• _Exercise instructions_
Exactly the lines from the opening of the records through the line containing "self.last_groove, self.steps_in = last_groove, steps_in" should be copied, with both included.

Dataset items
#####
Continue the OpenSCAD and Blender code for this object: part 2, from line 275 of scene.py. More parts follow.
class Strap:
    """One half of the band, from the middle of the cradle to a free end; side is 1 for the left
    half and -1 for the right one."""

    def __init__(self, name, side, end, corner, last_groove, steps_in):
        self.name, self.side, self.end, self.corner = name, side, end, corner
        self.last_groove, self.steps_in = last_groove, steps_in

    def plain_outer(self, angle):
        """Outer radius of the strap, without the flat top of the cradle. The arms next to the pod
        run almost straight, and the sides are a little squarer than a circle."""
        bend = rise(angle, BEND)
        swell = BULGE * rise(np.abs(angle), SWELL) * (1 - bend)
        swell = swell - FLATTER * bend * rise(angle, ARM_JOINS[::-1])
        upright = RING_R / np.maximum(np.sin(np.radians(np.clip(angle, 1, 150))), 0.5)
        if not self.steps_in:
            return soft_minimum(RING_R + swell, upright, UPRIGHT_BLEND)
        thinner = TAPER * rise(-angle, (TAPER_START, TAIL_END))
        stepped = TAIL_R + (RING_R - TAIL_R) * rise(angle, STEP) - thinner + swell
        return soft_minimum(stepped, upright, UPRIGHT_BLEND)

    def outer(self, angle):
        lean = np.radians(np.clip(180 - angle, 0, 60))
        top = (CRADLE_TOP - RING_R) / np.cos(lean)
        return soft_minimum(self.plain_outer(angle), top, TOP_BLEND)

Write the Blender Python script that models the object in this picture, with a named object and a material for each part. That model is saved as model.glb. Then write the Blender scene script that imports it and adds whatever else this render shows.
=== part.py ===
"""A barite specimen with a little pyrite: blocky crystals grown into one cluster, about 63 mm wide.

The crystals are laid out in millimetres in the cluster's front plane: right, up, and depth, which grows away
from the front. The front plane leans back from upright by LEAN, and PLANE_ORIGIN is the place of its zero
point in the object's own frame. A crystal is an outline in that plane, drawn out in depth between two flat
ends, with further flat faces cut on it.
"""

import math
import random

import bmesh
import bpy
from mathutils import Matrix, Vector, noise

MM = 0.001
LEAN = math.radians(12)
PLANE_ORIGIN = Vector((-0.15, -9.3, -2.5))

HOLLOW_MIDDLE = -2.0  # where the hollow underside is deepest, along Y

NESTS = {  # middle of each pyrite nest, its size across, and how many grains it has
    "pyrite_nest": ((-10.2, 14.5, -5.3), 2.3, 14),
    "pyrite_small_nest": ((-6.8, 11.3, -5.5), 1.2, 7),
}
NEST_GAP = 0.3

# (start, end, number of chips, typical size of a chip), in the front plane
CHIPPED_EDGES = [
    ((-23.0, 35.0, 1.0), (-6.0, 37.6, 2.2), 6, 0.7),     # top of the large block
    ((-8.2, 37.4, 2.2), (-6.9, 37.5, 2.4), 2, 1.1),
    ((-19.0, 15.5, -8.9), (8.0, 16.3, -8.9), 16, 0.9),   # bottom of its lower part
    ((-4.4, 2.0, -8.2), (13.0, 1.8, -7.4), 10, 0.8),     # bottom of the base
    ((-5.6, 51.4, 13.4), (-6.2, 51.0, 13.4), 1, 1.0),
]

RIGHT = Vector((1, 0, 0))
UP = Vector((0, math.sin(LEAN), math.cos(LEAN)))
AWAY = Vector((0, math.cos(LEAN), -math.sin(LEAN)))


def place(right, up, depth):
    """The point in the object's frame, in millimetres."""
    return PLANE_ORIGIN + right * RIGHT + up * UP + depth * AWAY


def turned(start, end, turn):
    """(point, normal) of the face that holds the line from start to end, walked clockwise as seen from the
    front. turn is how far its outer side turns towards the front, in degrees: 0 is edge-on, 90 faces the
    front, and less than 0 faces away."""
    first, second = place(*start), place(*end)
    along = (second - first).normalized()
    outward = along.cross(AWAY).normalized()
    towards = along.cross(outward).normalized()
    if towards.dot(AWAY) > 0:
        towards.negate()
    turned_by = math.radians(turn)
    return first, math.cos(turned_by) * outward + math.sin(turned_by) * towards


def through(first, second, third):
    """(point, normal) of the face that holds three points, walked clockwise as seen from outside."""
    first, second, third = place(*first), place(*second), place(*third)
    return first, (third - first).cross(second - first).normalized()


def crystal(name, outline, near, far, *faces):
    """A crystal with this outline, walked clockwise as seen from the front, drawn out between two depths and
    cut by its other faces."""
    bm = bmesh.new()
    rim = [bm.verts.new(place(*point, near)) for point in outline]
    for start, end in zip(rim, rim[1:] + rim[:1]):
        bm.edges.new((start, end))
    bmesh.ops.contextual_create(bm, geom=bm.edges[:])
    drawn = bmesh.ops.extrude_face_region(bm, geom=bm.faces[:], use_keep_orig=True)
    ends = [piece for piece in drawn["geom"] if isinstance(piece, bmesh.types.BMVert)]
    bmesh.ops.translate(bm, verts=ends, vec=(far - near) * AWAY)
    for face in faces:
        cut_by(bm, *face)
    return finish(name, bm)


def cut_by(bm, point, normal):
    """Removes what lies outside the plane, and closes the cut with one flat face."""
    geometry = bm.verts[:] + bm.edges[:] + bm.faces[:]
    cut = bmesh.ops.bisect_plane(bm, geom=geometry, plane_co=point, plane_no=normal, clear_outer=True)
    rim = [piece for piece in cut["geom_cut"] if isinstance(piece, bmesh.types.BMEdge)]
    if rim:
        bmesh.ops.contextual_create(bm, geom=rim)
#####
• _Solution_
Continue the OpenSCAD and Blender code for this object: part 2, from line 275 of scene.py. More parts follow.
class Strap:
    """One half of the band, from the middle of the cradle to a free end; side is 1 for the left
    half and -1 for the right one."""

    def __init__(self, name, side, end, corner, last_groove, steps_in):
        self.name, self.side, self.end, self.corner = name, side, end, corner
        self.last_groove, self.steps_in = last_groove, steps_in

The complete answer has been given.